Karalus was in New Zealand studying when Brantley stayed with her family in Samoa. The two don't remember meeting in person until years later. The idea that they were sisters, though, never seemed odd, Karalus said. She asked Brantley to be the godmother of one of her sons, Luke.

"Family connectivity is a big thing," Karalus says.

Photos of family and friends pepper Brantley's mother's home. A few of the faces are from the South Pacific. On a big picture of the four smiling children of Mase, one of Karalus' younger sisters, are the words "Love you, Grandma."

Virgiree Brantley had never heard of Samoa before her daughter went off to the Peace Corps. She rarely traveled outside Middle Georgia. But she valued her daughter's relationship with her Samoan family, said Colette Robertson, a sister of Brantley's.

"The fact that this family had taken care of her daughter meant a lot to her. That was godly in Mama's eyes," she said.

Robertson, who lives in LaGrange, joined Brantley, Karalus and other family members at her mother's home.

Robertson cried as she talked about her mother's death. She has opened the drawers in her mother's bedroom and peered into the closet, but she left crying, unable to give away her mother's things.

But on this day, in late May, she carefully unfolded a blanket and presented it to Karalus. It was made for the local historical society, with woven pictures of the county courthouse, a Masonic building and other area highlights.

"We would like to give you something very special that our mother treasured," Robertson told Karalus as family gathered around them. "We would like you to take it with you as our sister, on behalf of our mother."

"On behalf of my Mum and Dad and brothers and sisters I want to accept this with gratitude," Karalus said. "We'll all treasure this."

Another chapter

The family — including a nephew, a great-niece, an aunt and two of Brantley's siblings — gathered in Nana's Restaurant on the courthouse square. Before they feasted on fried chicken, coleslaw and peach cobbler, they clutched hands for a prayer. Karalus' husband, Noel, gave thanks for the bond between two families and sang a Samoan prayer.

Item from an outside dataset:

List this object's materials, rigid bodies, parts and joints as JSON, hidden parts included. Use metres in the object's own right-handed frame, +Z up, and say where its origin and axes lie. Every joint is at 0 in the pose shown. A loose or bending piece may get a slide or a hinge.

Birds sang in Wrightsville's Westview cemetery. Tufts of flowers, many of them plastic, sat on several graves.

Virgiree Brantley's isn't yet marked with a slab. Brantley brought one of her sleeping mats from Samoa to lay over the dirt. She and Karalus knelt beside the grave, laying out bouquets, positioning ivy, turning a chain of bleached starfish bought earlier that day into an unlikely border.

When it's done, Brantley turned to Karalus. "Are you pleased with it, Peta?"

She nodded. "Very pleased."

After most of the Georgia family members who gathered for the ritual left, Brantley turned to Karalus. She said she is worried that, without her own children, the bond between the families will one day be severed.

They talked of life's circle that keeps bringing them back together.

And they talked about how it should stay unbroken, even in death. Karalus promised to come back to bury Brantley someday, to "farewell" her.

"Well," Brantley said, "you will have to come and take some of my ashes back to Tulaele."